Remnants of the Shining Path guerrilla forces killed the driver of a military vehicle during the attack, officials said.
The Apurimac Ene River Valley (VRAE) region where the attack took place is one of the pockets of territory where the Shining Path still operate. Authorities estimate they now number just several hundred.
They also operate in the Alto Huallaga river region. That branch's leader "Artemio," whose real name is Jose Flores, has repeatedly suggested -- and again just last week -- that the group would stop its attacks and instead seek a "political solution."
Government officials have rejected negotiations with Artemio, saying his capture is imminent.
But the stronger and more aggressive VRAE faction of the guerrillas, which has broken off ties with Artemio's fighters, has avoided talk of a ceasefire.
The rebels were all but eliminated in the 1990s under president Alberto Fujimori, and survivors fled to the mountainous jungle regions on the eastern flanks of the Andes, where they worked as hired guns for drug runners raising coca -- the source plant of cocaine.

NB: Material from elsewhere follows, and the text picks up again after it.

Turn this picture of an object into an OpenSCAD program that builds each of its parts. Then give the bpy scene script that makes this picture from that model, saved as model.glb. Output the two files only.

Sporadic clashes with the police and army in the VRAE has left about 30 people dead each year since 2008, when authorities launched a crackdown there.
Some 70,000 people were killed between 1980 and 2000 as the Peruvian government crushed the Shining Path and a rival leftist guerrilla group, the Tupac Amaru movement, according to Peru's independent Truth and Reconciliation Commission.